Saturday, January 10, 2009
Since I don't work in the trades, Jacob's visits to the engine house give him an opportunity to acquire essential skills. This’ll give him a head start when he takes an ROP class at his high school next school year. Unlike earlier generations (myself included), boys today don’t take as many shop classes in junior and senior high school.
"You check it again because it's easier to check than fix," said Keith Berry. Jacob has spent the morning assisting Keith to measure and cut the pieces for the battery box to the Diamond and Caldor Railbus No. 10. Once cut, Marcus Hodge will fabricate the box at his home shop.

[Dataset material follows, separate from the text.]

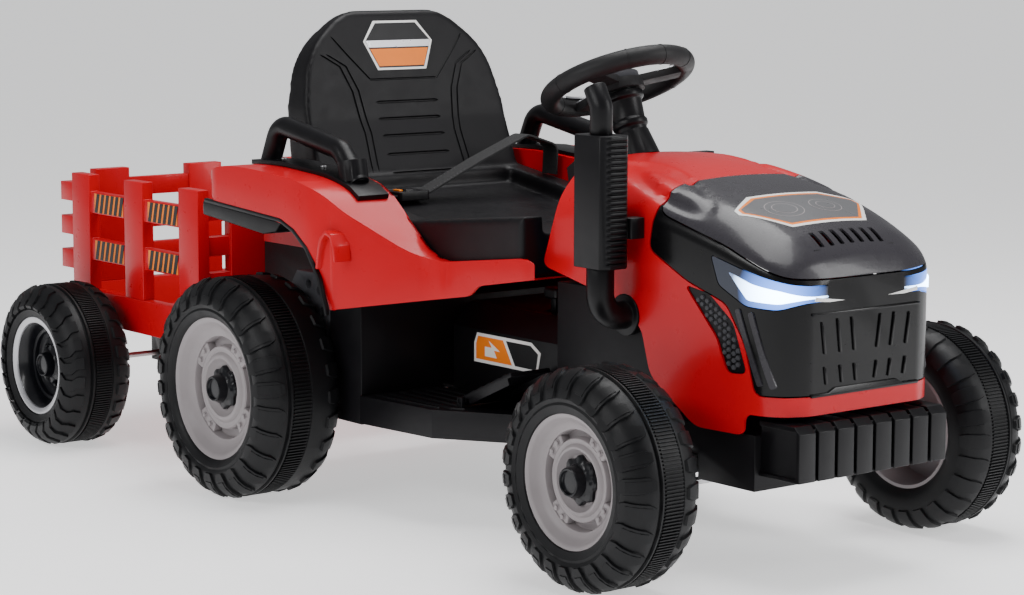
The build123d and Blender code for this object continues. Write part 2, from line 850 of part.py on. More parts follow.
def exhaust_guard():
    half = guard_width / 2
    y0 = stack_y - guard_depth / 2
    y1 = stack_y + guard_depth / 2
    case = block(stack_x - half, stack_x + half, y0, y1, guard_bottom, guard_top)
    case = chamfer(case.edges().filter_by(Axis.Z), 9)
    case -= block(stack_x - half + panel + 4, stack_x + half - panel - 4, y0 + panel + 4,
                  y1 - panel - 4, guard_bottom + panel, guard_top - panel)
    pitch = (guard_top - guard_bottom) / (guard_ribs + 1)
    for number in range(guard_ribs):
        z = guard_bottom + pitch * (number + 1)
        cut = block(stack_x - half - 1, stack_x + half + 1, y0 - 1, y1 + 1, z - 1, z + 1)
        cut -= block(stack_x - half + 3, stack_x + half - 3, y0 - 2, y1 + 2, z - 2, z + 2)
        case -= cut
    bracket_z = (guard_bottom + guard_top) / 2 - 30
    case += block(stack_x + half - 14, stack_x + half + 2, y1 - 4, -hood_half + 1,
                  bracket_z - 12, bracket_z + 12)
    return case


# ---------------------------------------------------------------- steering
def steering_column():
    """Rod with a shroud under the wheel and a crank at its foot."""
    shroud_low = hood_top + 31
    hub_low = on_hub(-16)
    foot_z = column_foot[1] + 14
    column = column_tube(foot_z, hub_low, column_radius)
    column += column_tube(shroud_low, hub_low, 18)
    foot = on_column(foot_z)
    crank_plane = Plane(foot, x_dir=(-column_axis.Z, 0, column_axis.X), z_dir=column_axis)
    arm = Pos(crank_length / 2, 0, 3) * Box(crank_length + 16, 12, 6)
    pin = Pos(crank_length, 0, -11) * Cylinder(tie_pin_radius, 28)
    return column + crank_plane * arm + crank_plane * pin


def steering_wheel():
    rim_ring = Torus(steering_rim_radius, steering_rim_thickness)
    hub = Pos(0, 0, -10) * Cylinder(30, 12)
    wheel = rim_ring + hub
    for turn in (30, 150, 270):
        spoke = Pos(steering_rim_radius / 2 + 8, 0, -5) * Box(steering_rim_radius - 16, 22, 9)
        wheel += Rot(0, 0, turn) * spoke
    wheel -= Pos(0, 0, -1) * Cylinder(27, 6.5)
    return wheel_plane * wheel


button_places = {"horn": (14, 4), "music": (-14, 4)}


def wheel_pad():
    pad = Pos(0, 0, 1) * Cylinder(27, 10)
    for x, y in button_places.values():
        pad -= Pos(x, y, 3) * Cylinder(button_radius + slide_clearance, 8)
    return wheel_plane * pad


def hub_button(name):
    x, y = button_places[name]
    cap = Pos(x, y, 5) * Cylinder(button_radius, button_height + 2)
    return wheel_plane * cap


def front_axle():
    """Crosswise beam with a kingpin bush at each end."""
    z = front_wheel.radius
    beam = middle_block(wheelbase - 9.5, wheelbase + 9.5, kingpin_y, z - 10, z + 10)
    for side in (-1, 1):
        y = side * kingpin_y
        beam += rod((wheelbase, y, z - bush_half_height), (wheelbase, y, z + bush_half_height),
                    bush_radius)
    for side in (-1, 1):
        y = side * kingpin_y
        beam -= rod((wheelbase, y, z - bush_half_height - 1),
                    (wheelbase, y, z + bush_half_height + 1),
                    kingpin_radius + running_clearance)
    return beam


def knuckle():
    """Left steering knuckle: kingpin, yoke, stub axle and steering arm."""
    z = front_wheel.radius
    low = z - bush_half_height - joint_gap
    high = z + bush_half_height + joint_gap
    outside = kingpin_y + bush_radius + joint_gap
    stub_end = web_face(front_wheel) + joint_gap + axle_nut_length
    upright = rod((wheelbase, kingpin_y, low), (wheelbase, kingpin_y, high), kingpin_radius)
    for z0 in (low - knuckle_plate, high):
        upright += rod((wheelbase, kingpin_y, z0), (wheelbase, kingpin_y, z0 + knuckle_plate),
                       bush_radius)
        upright += block(wheelbase - 11, wheelbase + 11, kingpin_y, outside + knuckle_plate,
                         z0, z0 + knuckle_plate)
    upright += block(wheelbase - 11, wheelbase + 11, outside, outside + knuckle_plate,
                     low - knuckle_plate, high + knuckle_plate)
    upright += rod((wheelbase, outside, z), (wheelbase, stub_end, z), front_wheel.axle_radius)
    upright += rod((wheelbase, web_face(front_wheel) + joint_gap, z), (wheelbase, stub_end, z),
                   axle_nut_radius)
    arm_x = wheelbase - steering_arm
    upright += block(arm_x, wheelbase, kingpin_y - 8, kingpin_y + 8, low - knuckle_plate, low)
    upright += rod((arm_x, kingpin_y, low - knuckle_plate), (arm_x, kingpin_y, low), 8)
    upright += rod((arm_x, kingpin_y, tie_rod_bottom - 3), (arm_x, kingpin_y, low),
                   tie_pin_radius)
    upright += rod((arm_x, kingpin_y, tie_rod_bottom + tie_rod_plate + joint_gap),
                   (arm_x, kingpin_y, low), tie_washer_radius)
    upright += rod((arm_x, kingpin_y, tie_rod_bottom - 3),
                   (arm_x, kingpin_y, tie_rod_bottom - joint_gap), tie_washer_radius)
    return upright


def slot_cut(x0, x1, y, half):
    """A through slot in the tie rod, along X."""
    return block(x0 - half, x1 + half, y - half, y + half, tie_rod_bottom - 1,
                 tie_rod_bottom + tie_rod_plate + 1)


def tie_rod():
    """Flat bar between the steering arms, with a tab for the column's crank."""
    x = wheelbase - steering_arm
    low, high = tie_rod_bottom, tie_rod_bottom + tie_rod_plate
    half_slot = tie_pin_radius + tie_slot_play
    crank_x = on_column(column_foot[1]).X - crank_length
    bar = middle_block(x - 7, x + 7, kingpin_y + 6, low, high)
    for side in (-1, 1):
        y = side * kingpin_y
        bar += block(x - 10, x + 14, y - 9, y + 9, low, high)
        bar -= slot_cut(x - 1, x + 5.5, y, half_slot)
    bar += middle_block(crank_x - 22, x, 13, low, high)
    bar -= slot_cut(crank_x - 12, crank_x + 22, 0, half_slot + 1.8)
    return bar


# ---------------------------------------------------------------- trailer
def trailer_tub():
    """Tray with a hollow edge that carries the fences."""
    wall = fence_thickness
    tub = middle_block(trailer_rear, trailer_front, trailer_half, tub_bottom, tub_top)
    inside = middle_block(trailer_rear + wall, trailer_front - wall, trailer_half - wall,
                          tub_bottom + tub_floor, tub_top + 1)
    channel = middle_block(trailer_rear + panel, trailer_front - panel, trailer_half - panel,
                           tub_bottom - 1, tub_top - panel)
    channel -= middle_block(trailer_rear + wall - panel, trailer_front - wall + panel,
                            trailer_half - wall + panel, tub_bottom - 2, tub_top)
    return tub - inside - channel


def side_fences():
    """Posts and two rails along each side."""
    outer = trailer_half
    inner = outer - fence_thickness
    posts = [trailer_front - post_width + 4, -397.0, -545.0]
    fence = None
    for back in posts:
        post = block(back, back + post_width - 4, inner, outer, tub_top, fence_top)
        fence = post if fence is None else fence + post
    for low in (251.0, 318.0):
        fence += block(posts[-1], trailer_front, inner + panel, inner + panel + rail_thickness,
                       low, low + 31)
    return pair(fence)


def end_fence(back, front):
    """Posts and three rails across one end, between the side fences."""
    inner = trailer_half - fence_thickness
    fence = None
    for y in (-end_post_y, 0, end_post_y):
        post = block(back, front, y - end_post_width / 2, y + end_post_width / 2, tub_top,
                     fence_top)
        fence = post if fence is None else fence + post
    rail_back = back + panel
    for low in (233.0, 282.0, 331.0):
        fence += middle_block(rail_back, rail_back + rail_thickness, inner, low, low + 27)
    return fence


def front_fence():
    return end_fence(trailer_front - fence_thickness, trailer_front)


def tail_fence():
    """The tail rails turn forward round both corners."""
    fence = end_fence(trailer_rear, trailer_rear + fence_thickness)
    inner = trailer_half - fence_thickness
    for low in (233.0, 282.0, 331.0):
        for side in (-1, 1):
            end = block(trailer_rear + panel, -545, inner, inner + panel + rail_thickness,
                        low, low + 27)
            end -= block(trailer_rear + fence_thickness, -544, inner - 2, inner + panel,
                         low - 1, low + 28)
            fence += on_side(end, side)
    return fence


def drawbar():
    """Steel frame under the tub: tongue, spine, cross plate and axle plates."""
    axle_x, axle_z = trailer_wheel.x, trailer_wheel.radius
    low = hitch_z - joint_gap - hitch_plate
    frame = middle_block(hitch_x - 60, hitch_x, drawbar_half, low, low + hitch_plate)
    frame += rod((hitch_x, 0, low), (hitch_x, 0, low + hitch_plate), drawbar_half)
    frame += middle_block(axle_x - 18, hitch_x - 54, drawbar_half, low, tub_bottom)
    frame += middle_block(axle_x - 18, axle_x + 18, bracket_y + hitch_plate, tub_bottom - 5,
                          tub_bottom)
    for side in (-1, 1):
        plate = block(axle_x - 18, axle_x + 18, bracket_y, bracket_y + hitch_plate,
                      axle_z - 12, tub_bottom)
        frame += on_side(plate, side)
    frame -= axle_hole(trailer_wheel, bracket_y + 2 * hitch_plate)
    frame -= rod((hitch_x, 0, low - 1), (hitch_x, 0, hitch_z),
                 hitch_pin_radius + running_clearance)
    return frame


def hitch_pin():
    low = hitch_z - hitch_plate - joint_gap
    pin = rod((hitch_x, 0, low - 14), (hitch_x, 0, hitch_z + hitch_plate), hitch_pin_radius)
    return pin + rod((hitch_x, 0, hitch_z + hitch_plate), (hitch_x, 0, hitch_z + hitch_plate + 5),
                     2 * hitch_pin_radius)


# ---------------------------------------------------------------- fasteners
def screws():
    """Screw heads on the handles' feet and the footboards."""
    handle = grab_handle()
    heads = []
    for x, z in ((-30, fender_top + handle_strip_height - 1), (60, fender_top + 1)):
        heads.append(rod((x, handle_y, z), (x, handle_y, z + 3), screw_radius) - handle)
    y = spine_half + 8
    for x in (skirt_front + 18, wheelbase - 268):
        heads.append(rod((x, y, floor_top), (x, y, floor_top + 1.5), screw_radius))
    left = [head.solid() for head in heads]
    return Compound(children=left + [flipped(head).solid() for head in left])


# ---------------------------------------------------------------- nodes
nodes = {
    "chassis": chassis(),
    "gearboxes": gearboxes(),
    "battery": battery(),
    "controller": controller(),
    "footboards": footboards(),
    "centre_console": centre_console(),
    "accelerator_pedal": accelerator_pedal(),
    "gear_lever": gear_lever(),
    "rear_body": rear_body(),
    "grab_handle_left": grab_handle(),
    "grab_handle_right": flipped(grab_handle()),
    "tail_light_housings": pair(tail_light_housing()),
    "tail_light_lenses": pair(tail_light_lens()),
    "seat": seat(),
    "belt_strap": belt_strap(),
    "belt_buckle": belt_buckle(),
    "hood": hood(),
    "nose_cap": nose_cap(),
    "grille": grille(),
    "headlights": headlights(),
    "side_vents": side_vents(),
    "dashboard": dashboard(),
    "power_button": power_button(),
    "bumper": bumper(),
    "exhaust_pipe": exhaust_pipe(),
    "exhaust_guard": exhaust_guard(),
    "steering_column": steering_column(),
    "steering_wheel": steering_wheel(),
    "wheel_pad": wheel_pad(),
    "horn_button": hub_button("horn"),
    "music_button": hub_button("music"),
    "front_axle": front_axle(),
    "rear_axle": straight_axle(rear_wheel),
    "knuckle_left": knuckle(),
    "knuckle_right": flipped(knuckle()),
    "tie_rod": tie_rod(),
    "trailer_tub": trailer_tub(),
    "trailer_side_fences": side_fences(),
    "trailer_front_fence": front_fence(),
    "trailer_tail_fence": tail_fence(),
    "trailer_drawbar": drawbar(),
    "trailer_axle": straight_axle(trailer_wheel),
    "hitch_pin": hitch_pin(),
    "screws": screws(),
}
for side_name, side in (("left", 1), ("right", -1)):
    for axle_name, wheel in (("front", front_wheel), ("rear", rear_wheel)):
        nodes[f"{axle_name}_tyre_{side_name}"] = on_side(tyre(wheel), side)
        nodes[f"{axle_name}_rim_{side_name}"] = on_side(rim(wheel), side)
        nodes[f"{axle_name}_hub_cap_{side_name}"] = on_side(hub_cap(wheel), side)
    nodes[f"trailer_tyre_{side_name}"] = on_side(tyre(trailer_wheel), side)
    nodes[f"trailer_rim_{side_name}"] = on_side(rim_with_cap(trailer_wheel), side)

os.makedirs("parts", exist_ok=True)
for name, part in nodes.items():
    export_step(Pos(-middle_x, 0, 0) * part, f"parts/{name}.step")
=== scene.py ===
# %% [markdown]
# # A ride-on toy tractor and its trailer
# The tractor is blow-moulded and injection-moulded plastic: hollow red shells, black seat,
# floor and tyres, grey rims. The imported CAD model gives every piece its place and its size.
# In this lesson we load that frame, then dress it piece by piece: some CAD pieces keep their
# shape and only get rounded edges, and the ones with rich shapes are modelled afresh.

# %% Load the frame
import bpy
import bmesh
import json
import math
from mathutils import Matrix, Vector
from mathutils.bvhtree import BVHTree

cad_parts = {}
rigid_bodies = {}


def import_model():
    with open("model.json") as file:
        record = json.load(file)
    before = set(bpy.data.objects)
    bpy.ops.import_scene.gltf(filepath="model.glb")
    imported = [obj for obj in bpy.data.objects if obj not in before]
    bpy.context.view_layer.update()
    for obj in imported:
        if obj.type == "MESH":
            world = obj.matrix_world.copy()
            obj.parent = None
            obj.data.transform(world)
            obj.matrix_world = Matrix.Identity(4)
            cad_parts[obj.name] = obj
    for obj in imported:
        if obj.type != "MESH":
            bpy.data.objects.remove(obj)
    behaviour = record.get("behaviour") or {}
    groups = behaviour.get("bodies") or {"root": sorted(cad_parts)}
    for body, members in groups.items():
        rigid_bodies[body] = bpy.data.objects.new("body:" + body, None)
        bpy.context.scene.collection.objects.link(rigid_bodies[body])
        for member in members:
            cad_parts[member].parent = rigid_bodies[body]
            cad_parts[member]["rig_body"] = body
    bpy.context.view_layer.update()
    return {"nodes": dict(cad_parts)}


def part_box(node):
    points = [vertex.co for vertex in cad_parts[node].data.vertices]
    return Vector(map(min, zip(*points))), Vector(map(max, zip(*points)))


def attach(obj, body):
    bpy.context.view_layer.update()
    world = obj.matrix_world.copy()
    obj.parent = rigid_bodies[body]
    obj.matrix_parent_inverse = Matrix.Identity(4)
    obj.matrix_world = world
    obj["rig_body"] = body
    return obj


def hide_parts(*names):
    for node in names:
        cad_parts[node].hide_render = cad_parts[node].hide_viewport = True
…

Keith shows Jacob how much pressure to apply to the chop saw as he cuts a piece for the coupler pocket on the railbus.
Jacob cleans the edges on the piece of tubing for the coupler pocket. This ensures a clean surface when Wayne Thorley welds the piece in. And it gives Jacob a chance to learn how to control and use the grinder.
Friday, January 09, 2009
We continue working as long as our equipment holds up. Welding stopped today just before noon when the wire feed to the MIG welder malfunctioned. Since a backup welder has been located, we should continue work in the morning.
These pictures show volunteer Wayne Thorley doing the bulk of the work on the railbus, which was built by master mechanic Arle Smith in the Diamond and Caldor shops, circa 1930. Keith Berry provided design and engineering backup to while Steve Karoly helped where needed.
Wayne sets up his next weld. We lifted the Millermatic MIG welder onto the deck of the railbus so Wayne could reach everything.
Wayne welds a piece of angle iron to the coupler pocket. Keith cut the pieces on the chop saw as Wayne prepared the surface for welding.
Wayne cuts a piece of the old window support away from the left side of the railbus. We're returning its configuration back to its 1953 design.
After watching Wayne weld for a day, I'm impressed by his talent.
Monday, January 05, 2009
Our goal is to return the motorcar back to its 1953 configuration.
The Tally Ho -- its affectionate name from its glory days in the 1930s and 40s -- was reconfigured sometime between 1953 and the mid-1960s by then owner Hal Wilmunder. He added the outside walls and reconfigured the windows on the cab/housing.
The railbus was lettered as the Camino, Cable and Northern No. 10 and worked on Wilmunder's tourist railroad from 1964 to 1974. Richard Wright, pictured in the "fireman's seat," recently shared this picture of the railbus and two Shay locomotives in Camino. It was taken in May 1970.
The Shay on the right is the Diamond and Caldor No. 4. Wilmunder moved it from the fairgrounds to Camino in the fall of 1966.
"Friday morning (September 30, 1966) the old Caldor Shay engine at the fairgrounds was moved to the Camino, Cable and Northern railroad yards at Caimno, where it will be put back in operating condition and used on the narrow gauge line," said the October 6, 1966 issue of the Mountain Democrat.
In the end, the Shay was not renovated and was returned to the fairgrounds placed back on display.